There are numerous entries in Burns's diary that start with "President telephoned," "The meeting at Camp David," "President called and asked me to come over." It's a good thing the Eccles Building and the White House are just a few blocks apart.Download PDF

Burns was close to Nixon, but even so, he seems sad in his initial entry that Nixon was triumphant on inauguration day rather than humbled by the challenge and responsibility. A few entries later Burns writes of going on TV to support the president's domestic package, which inspired a call from a thankful Nixon who went on and on with Burns about the importance of loyalty. But when the president called a half hour later for no apparent reason, Burns wonders, "Had he been drinking?" Reminiscent of a poignant scene portrayed in the movie Frost/Nixon.

The diary really heats up with the entries from 1971, the pivotal year when the faintest remnants of the gold standard were extinguished. Writing about what was known as a Quadriad meeting (the "Troika" of the secretary of the Treasury, the CEA chairman, and the director of the Bureau of the Budget, together with the Fed chairman) on March 8, Burns observed,

The President looked wild; talked like a desperate man; fulminated with hatred against the press; took some of us to task — apparently meaning me or [chairman of the Council of Economic Advisors, Paul] McCraken or both — for not putting a gay and optimistic face on every piece of economic news, however discouraging; propounded the theory that confidence can be best generated by appearing confident and coloring, if need be, the news …

Burns goes on to write that Nixon will do anything to get reelected and believed that despite the president's harassing of the Fed, "I am still his best friend." But a few lines later Burns writes that during that meeting at times he "felt that the President was going mad."

A few days later, Burns asks for a private meeting with Nixon to lay out a number of points, one of which was "that there was never the slightest conflict between my doing what was right for the economy and my doing what served the political interests of RN." Not exactly the definition of independence.

Nixon had a preference for yes-men, which Burns realized in the summer of 1971 just days before the gold window was shut, writing, "What surprised me was not the President's inner thoughts, but the contempt — which he articulated so fully — for other men who had minds of their own and a sense of conscience besides."

The Fed chair writes more than once that he did not favor closing the gold window, but that ultimately it had to be closed because the government was incapable of action and leadership. But, of course, Burns and company were implementing Nixon's New Economic Policy, which involved plenty of heavy-handed government action: a wage-and-price freeze, a 10 percent surcharge on imports, an investment tax credit of 10 percent, and a "temporary" closing of the gold window that became very permanent.

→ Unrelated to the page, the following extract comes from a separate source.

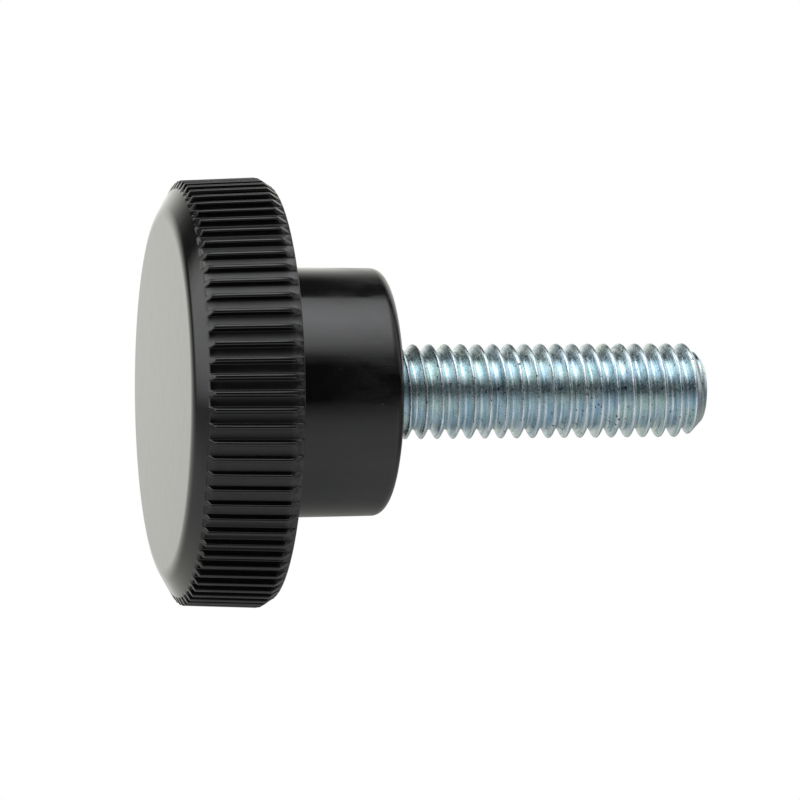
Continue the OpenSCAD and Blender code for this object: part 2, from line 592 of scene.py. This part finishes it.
cloth_and_softbox = (
    (-180, 0.33), (-150, 0.35), (-120, 0.40), (-95, 0.60), (-70, 0.80), (-45, 0.84), (-27, 0.68),
    (-16, 0.36), (-7, 0.04), (26, 0.05), (33, 0.35), (44, 1.75), (57, 2.7), (70, 3.2), (80, 2.9),
    (90, 2.2), (97, 1.5), (99, 0.08), (180, 0.08),
)
tent_turn = np.radians(-2.71)
ramp_turn = 2.34 / 360
cool_white = (0.99, 1, 1.02, 1)
warm_white = (1, 1, 0.945, 1)
backdrop_middle = (0.83, 0.214, 0.51)
card_middle = (-0.5, 0, -0.866)
card_level = 1.7
side_level = 0.58

# A soft step: from, to, and the level before and after it.
softbox_from = (0.4, 0.5, 0, 1)
cloth_to_tip = (0.72, 0.96, 1, 0.45)
softbox_to_tip = (0.2, 0.56, 1, 0.26)
backdrop_edge = (-0.44, 0.02, 0.06, 1.17)
side_from = (0, 0.4, 0, 1)
ring_from = (0.02, 0.14, 0, 1)
below_from = (-0.02, 0.01, 0, 1)
behind_from = (0.2, 0.5, 0, 1)
warm_from = (0.3, 0.8, 0, 1)
card_edge = (0.74, 0.86, 0, 1)
card_foot = (0.02, 0.08, 1, 0.08)


def light_tent():
    """World light, painted on the sphere of directions; the camera and matt surfaces see plain white.

    The angle round the knob's axis, from the camera's side upwards, picks the cloth and the softbox
    from a ramp, and both fade towards the stud's tip. The backdrop and the card are caps of the
    sphere: each is bright where the direction is close enough to the cap's middle. Soft steps along
    the axis, downwards and backwards choose between them.
    """
    world = bpy.data.worlds.new("light_tent")
    world.use_nodes = True
    nodes, links = world.node_tree.nodes, world.node_tree.links
    nodes.clear()
    spin = nodes.new("ShaderNodeVectorRotate")
    spin.rotation_type = "Z_AXIS"
    spin.inputs["Angle"].default_value = tent_turn
    links.new(nodes.new("ShaderNodeTexCoord").outputs["Generated"], spin.inputs["Vector"])
    toward = spin.outputs["Vector"]
    parts = nodes.new("ShaderNodeSeparateXYZ")
    links.new(toward, parts.inputs["Vector"])
    down, back, out = parts.outputs

    def connect(value, socket):
        if isinstance(value, bpy.types.NodeSocket):
            links.new(value, socket)
        else:
            socket.default_value = value

    def compute(operation, *values):
        node = nodes.new("ShaderNodeMath")
        node.operation = operation
        for value, socket in zip(values, node.inputs):
            connect(value, socket)
        return node.outputs["Value"]

    def fade(value, start, end, low, high):
        node = nodes.new("ShaderNodeMapRange")
        node.interpolation_type = "SMOOTHSTEP"
        for socket, number in zip(node.inputs[1:5], (start, end, low, high)):
            socket.default_value = number
        links.new(value, node.inputs["Value"])
        return node.outputs["Result"]

    def blend(share, first, second):
        node = nodes.new("ShaderNodeMix")
        connect(share, node.inputs["Factor"])
        connect(first, node.inputs["A"])
        connect(second, node.inputs["B"])
        return node.outputs["Result"]

    def closeness(middle):
        node = nodes.new("ShaderNodeVectorMath")
        node.operation = "DOT_PRODUCT"
        node.inputs[1].default_value = middle
        links.new(toward, node.inputs[0])
        return node.outputs["Value"]

    angle = compute("ARCTAN2", compute("MULTIPLY", down, -1), compute("MULTIPLY", back, -1))
    ramp = nodes.new("ShaderNodeValToRGB")
    elements = ramp.color_ramp.elements
    for degrees, brightness in cloth_and_softbox[1:-1]:
        elements.new(degrees / 360 + 0.5)
    for element, (degrees, brightness) in zip(elements, cloth_and_softbox):
        element.color = (brightness, brightness, brightness, 1)
    along_ramp = compute("MULTIPLY_ADD", angle, 0.5 / np.pi, 0.5 - ramp_turn)
    links.new(along_ramp, ramp.inputs["Fac"])
    level = ramp.outputs["Color"]
    cloth = compute("MULTIPLY", level, fade(out, *cloth_to_tip))
    softbox = compute("MULTIPLY", level, fade(out, *softbox_to_tip))
    ring = blend(fade(angle, *softbox_from), cloth, softbox)
    backdrop = fade(closeness(backdrop_middle), *backdrop_edge)
    side_light = blend(fade(down, *side_from), backdrop, side_level)
    behind = blend(fade(out, *ring_from), side_light, ring)
    lower_back = blend(fade(down, *below_from), backdrop, behind)
    room = blend(fade(back, *behind_from), ring, lower_back)
    card = compute("MULTIPLY", fade(closeness(card_middle), *card_edge), fade(down, *card_foot))
    studio = nodes.new("ShaderNodeBackground")
    links.new(blend(card, room, card_level), studio.inputs["Strength"])
    warmth = nodes.new("ShaderNodeMix")
    warmth.data_type = "RGBA"
    warmth.inputs["A"].default_value = cool_white
    warmth.inputs["B"].default_value = warm_white
    links.new(fade(back, *warm_from), warmth.inputs["Factor"])
    links.new(warmth.outputs["Result"], studio.inputs["Color"])
    path = nodes.new("ShaderNodeLightPath")
    plain = nodes.new("ShaderNodeBackground")
    plain.inputs["Color"].default_value = (1, 1, 1, 1)
    choose = nodes.new("ShaderNodeMixShader")
    even = compute("ADD", path.outputs["Is Camera Ray"], path.outputs["Is Diffuse Ray"])
    links.new(even, choose.inputs["Fac"])
    links.new(studio.outputs["Background"], choose.inputs[1])
    links.new(plain.outputs["Background"], choose.inputs[2])
    surface = nodes.new("ShaderNodeOutputWorld").inputs["Surface"]
    links.new(choose.outputs["Shader"], surface)
    return world


bpy.context.scene.world = light_tent()
bpy.context.scene.view_settings.view_transform = "Standard"


# ---- Camera --------------------------------------------------------------------------------------
# A long lens that looks across the axis and a little from the face's side, rolled so that the stud
# points to the right of the picture.

aim = Vector((0.0005, 0, 0.01465))
distance = 0.2555
yaw = np.radians(12.43)
pitch = np.radians(0.7)
roll = np.radians(-0.23)
camera_turn = np.radians(-0.37)
lens_mm = 189
sensor_mm = 36
nearest = 0.001

across_axis = np.cos(yaw) * np.cos(pitch)
along_axis = np.sin(yaw) * np.cos(pitch)
ahead = Vector((np.sin(pitch), across_axis, along_axis))
right = ahead.cross(Vector((-1, 0, 0))).normalized()
upward = right.cross(ahead)
rolled_right = right * np.cos(roll) + upward * np.sin(roll)
rolled_up = upward * np.cos(roll) - right * np.sin(roll)
lens = bpy.data.cameras.new("camera")
lens.lens = lens_mm
lens.sensor_width = sensor_mm
lens.clip_start = nearest
camera = bpy.data.objects.new("camera", lens)
turned = Matrix((rolled_right, rolled_up, -ahead)).transposed().to_4x4()
round_axis = Matrix.Rotation(-camera_turn, 4, "Z")
camera.matrix_world = round_axis @ Matrix.Translation(aim - ahead * distance) @ turned
bpy.context.scene.collection.objects.link(camera)
bpy.context.scene.camera = camera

Burns wrote that he "assured the President that I would support his new program fully," notwithstanding his reservations about the gold suspension. However, Nixon's preoccupation with the upcoming election frightened Burns, who wrote that he was "losing faith" in the president.

Burns has little good to say about many of Nixon's operatives. And he is especially hard on Paul Volcker, who is most often revered for later taming the inflation spurred by the policies of Nixon and the Burns Fed. Instead of being portrayed as a tower of strength, Volcker is described by Burns as unmanly; "an indecisive man, full of flaws, and anxieties."

Burns had been plucked from the faculty at Columbia University by Dwight D. Eisenhower to be chairman of the Council of Economic Advisors. This appointment launched Burns's career in government and fortunately cleared the way for the acceptance of Murray Rothbard's PhD thesis The Panic of 1819, which Burns had blocked, despite having known Rothbard since he was a child and being asked by David Rothbard to look out for his son.

Burns's diary is page after page of political dirty dealing, lying, and backstabbing. Nixon went so far as to plant negative press about Burns and threatened to expand the Fed's Board of Governors to dilute the chairman's influence, all to bring Burns in line with the president's economic meddling. None of that seems necessary; Burns's diary would indicate that the president had him at hello.

No doubt a well-worn path still exists between the Eccles Building and the White House. But the myth continues. Economist Mark Zandi told CNBC's Lori Ann LaRocco recently,

I think the worst thing that could happen is if the Fed was politicized. An a-political Federal Reserve is a cornerstone of our financial system and broader economy. So nothing is more important than maintaining the Fed's independence. And the fact that its wrapped in the political process is just disturbing and disconcerting.

Mr. Zandi, the USS Fed Independence sailed a long time ago.